Un impact durable pour les femmes
La loi Veil a marqué une avancée décisive pour les femmes françaises. Elle leur a permis de disposer librement de leur corps, un pas crucial vers l’égalité des sexes. En encadrant l’IVG, la société a reconnu la capacité des femmes à prendre des décisions responsables concernant leur maternité.
Les chiffres montrent qu’aujourd’hui, environ 220 000 avortements sont pratiqués chaque année en France, soulignant que ce droit reste un besoin. Cependant, des inégalités territoriales persistent en matière d’accès à l’IVG, notamment dans les zones rurales.
Un héritage et des combats toujours actuels
Cinquante ans plus tard, le combat de Simone Veil résonne toujours. Dans un monde où les droits des femmes sont parfois remis en question, notamment dans certains pays, son courage et sa vision continuent d’inspirer. Le droit à l’avortement reste un symbole de l’émancipation féminine et de la lutte pour l’égalité. Cet anniversaire est l’occasion de célébrer le chemin parcouru tout en rappelant que la vigilance est nécessaire pour préserver ce droit fondamental.
Simone Veil, par son discours du 26 novembre 1974, a marqué à jamais l’histoire des droits humains en France.

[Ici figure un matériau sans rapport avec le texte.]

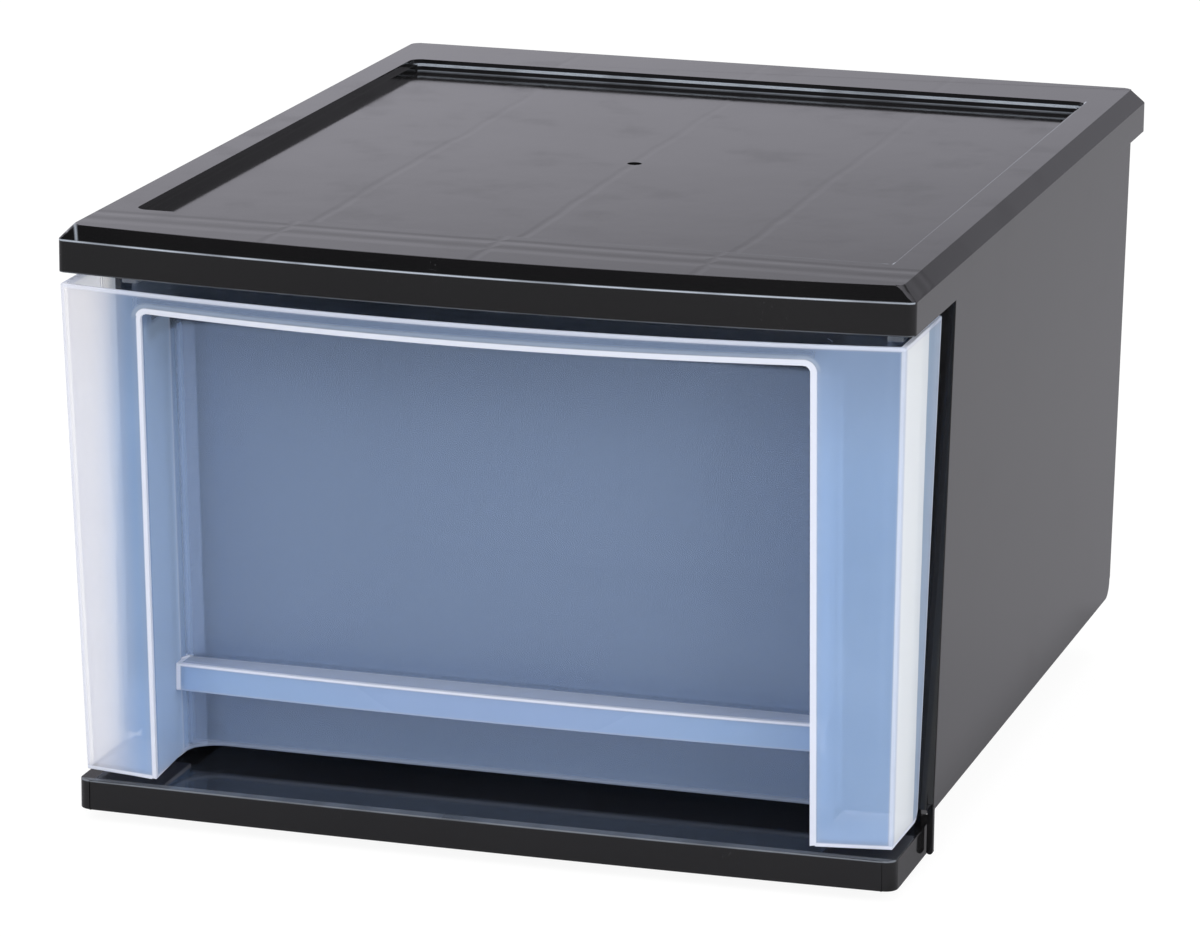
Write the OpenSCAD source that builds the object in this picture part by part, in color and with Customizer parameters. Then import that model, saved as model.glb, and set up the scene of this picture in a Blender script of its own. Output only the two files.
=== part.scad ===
// Stackable drawer box: a snap-together black case with one translucent pull-out drawer.
// Millimetres, +Z up, drawer opens towards -Y. Origin: centre of the footprint, on the floor.
// Inside the modules y is counted from the lid's two front corners; seated() moves it all to the origin.

/* [Case] */
// Width of the lid, which is the widest piece
lid_w = 400; // [360:1:440]
// Depth of the lid from its front corners to its back edge
lid_d = 492; // [440:1:520]
// Height of the lid's top rim above the floor
case_h = 284; // [250:1:340]
// Wall thickness of the black mouldings
wall = 3; // [2:0.1:4]
// Gap left between mouldings that seat on each other
seat = 0.3; // [0.1:0.05:0.5]

/* [Lid] */
// How far the lid's front edge bows out in the middle
lid_bow = 13; // [5:0.5:18]
// Height of the lid's upright band, under the chamfer
band_h = 15; // [10:0.5:24]
// Height of the chamfer round the lid's top
chamfer_h = 7; // [3:0.5:8]
// Width of that chamfer at the two sides
chamfer_side = 6.5; // [3:0.5:10]
// Width of that chamfer at the front and the back
chamfer_ends = 3.5; // [2:0.5:8]
// Thickness of the lid's band
skirt = 2.5; // [1.5:0.1:3.5]
// Plan radius of the corners of the lid's band
lid_corner = 4; // [2:0.5:8]
// Plan radius of the corners of the lid's top face
top_corner = 5; // [2:0.5:8]
// Rim width at the sides of the stacking recess
rim_side = 21; // [20:0.5:28]
// Rim width in front of the stacking recess
rim_front = 43; // [36:0.5:60]
// Rim width behind the stacking recess
rim_back = 48; // [44:0.5:70]
// Depth of the stacking recess
recess_depth = 5.7; // [5:0.1:9]
// Width of the ledge half-way down the recess wall
step_w = 3; // [1.5:0.5:5]
// Depth of that ledge below the rim
step_depth = 2.4; // [1.5:0.1:3.5]
// Plan radius of the recess's corners
recess_corner = 6; // [4:0.5:14]
// Diameter of the gate dimple in the middle of the lid
dimple_d = 7; // [4:0.5:12]
// Depth of that dimple
dimple_depth = 1.2; // [0.5:0.1:2]
// Thickness of the stiffening ribs on the case's hidden faces
rib_w = 2; // [1:0.5:3]
// Distance between the three ribs under the recess floor
lid_rib_pitch = 100; // [60:5:110]
// Height of those ribs
lid_rib_h = 3.5; // [2:0.5:9]

/* [Base] */
// Height of the plinth at the front of the base
plinth_h = 14.3; // [12:0.1:20]
// Depth of the plinth at its ends, which reach back past the legs
plinth_d = 73; // [68:1:75]
// Setback of the plinth's front corners behind the lid's
plinth_setback = 5; // [2:0.5:10]
// How far the plinth's front edge bows out in the middle
plinth_bow = 2.6; // [1:0.2:8]
// Plan radius of the plinth's corners
plinth_corner = 6; // [3:0.5:9]
// Clearance between the foot and the recess that it stacks into
stack_clear = 3; // [1:0.5:5]
// Gap between each end of the plinth and the leg beside it
plinth_end_gap = 0.8; // [0.5:0.1:1.5]
// Thickness of the base's floor
floor_t = 2.5; // [2:0.1:4]
// Setback of the floor's side upstands behind the side panels' front edge
tray_setback = 14; // [10:1:20]
// Width of the ledge under the side panels' bottom flanges
ledge_w = 4; // [2:0.5:5]
// Height of the cross ribs inside the foot
foot_rib_h = 3; // [2:0.5:8]
// Number of cells between those ribs, from side to side
foot_columns = 3; // [1:1:5]
// Number of cells between those ribs, from front to back
foot_rows = 4; // [1:1:6]
// Distance of the runners inside the foot's sides
runner_inset = 12; // [4:1:30]
// Height of the two runners that the drawer slides on
runner_h = 6.9; // [4:0.1:12]
// Width of each runner
runner_w = 6; // [4:0.5:12]

/* [Side panels] */
// Inset of the side panels behind the lid's sides
side_inset = 0.7; // [0.3:0.1:2]
// Height of the side panels' lower edge above the floor
side_bottom = 28; // [24:1:40]
// Setback of the front edge at the top, behind the lid's corners
side_front_top = 80; // [72:1:100]
// Setback of the front edge at the bottom
side_front_bottom = 60; // [60:1:80]
// Distance of the back edge from the lid's front corners, at the top
side_back_top = 460; // [425:1:470]
// The same distance at the bottom
side_back_bottom = 442; // [420:1:460]
// Width of the panels' front and back flanges
flange_w = 13; // [11:0.5:16]
// Radius of the lower back corner
side_corner = 9; // [3:0.5:16]
// Height of the legs' ends above the plinth's underside
leg_lift = 1; // [0:0.5:4]
// Gap between the drawer front's rear wall and the tongues that it closes over
tongue_gap = 3; // [2:0.5:5]

/* [Back panel] */
// Distance between the five ribs on its inner face
back_rib_pitch = 60; // [30:5:80]
// Height of those ribs
back_rib_h = 2; // [1:0.5:3]
// Plain margin above and below them
back_rib_margin = 12; // [6:1:30]

/* [Drawer front] */
// Width of the drawer front at its top
front_w_top = 394; // [380:1:398]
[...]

À l’heure où nous célébrons cet anniversaire, il est essentiel de continuer à défendre les valeurs de liberté, d’égalité et de respect qu’elle portait si haut.
Rappel historique de la loi dépénalisant l’avortement
26 novembre 1974 : Simone Veil prononce son discours historique défendant son projet de loi pour la dépénalisation de l’avortement à l’Assemblée nationale.

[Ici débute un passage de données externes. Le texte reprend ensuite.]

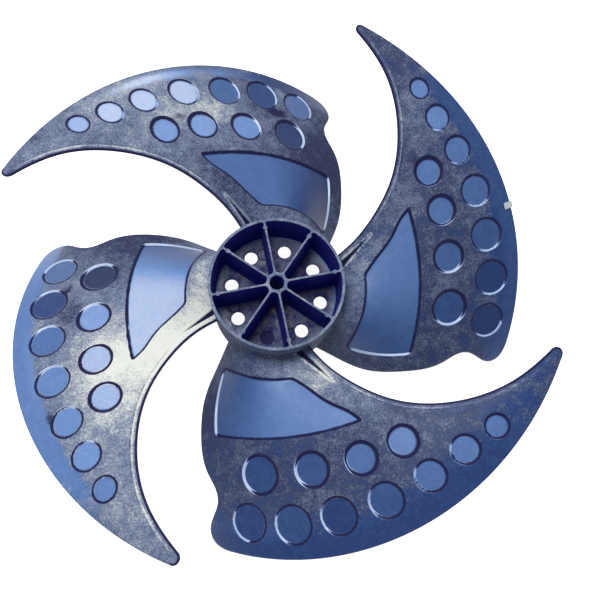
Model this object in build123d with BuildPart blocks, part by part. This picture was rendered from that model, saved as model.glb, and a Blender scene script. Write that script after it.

La loi relative à l’IVG est adoptée à titre expérimental le 20 décembre 1974, et confirmée cinq ans plus tard. L’IVG est alors autorisée pour les femmes s’estimant en situation de détresse dans un délai de 10 semaines de grossesse, sur demande à un médecin. Elle ne prévoit pas le remboursement par la Sécurité sociale mais une prise en charge sur demande au titre de l’aide médicale.
L’IVG est autorisée officiellement depuis la loi du 17 janvier 1975.
Des lois successives sont venues élargir le cadre de la prise en charge de l’IVG :
• Allongement du délai légal de l’IVG de 12 à 14 semaines de grossesse en 2022, après un passage de 10 à 12 semaines en 2001.
• Suppression du délai légal minimum de réflexion pour les mineurs comme les majeures en 2022.
• Autorisation des sages-femmes à pratiquer des IVG médicamenteuses en 2016.
• Suppression de la notion de détresse comme condition pour recourir à l’IVG en 2014.
• Prise en charge à 100 % des IVG par l’Assurance maladie.
En France, les conditions d’accès à l’IVG sont les suivantes :
• Seule la personne concernée peut en faire la demande.
• L’IVG est possible jusqu’à 14 semaines de grossesse (soit 16 semaines après le 1er jour des dernières règles).
• L’IVG est prise en charge à 100 % par l’Assurance maladie (avec dispense total d’avance de frais pour les femmes assurées sociales, les mineures et les bénéficiaires de l’aide médicale de l’État).
• Une mineure n’a pas besoin d’une autorisation parentale pour avorter mais doit être accompagnée d’une personne majeure de son choix.
• Il est possible de bénéficier d’un anonymat total pour cet acte.
• Il n’est pas nécessaire d’avoir la nationalité française pour avorter en France.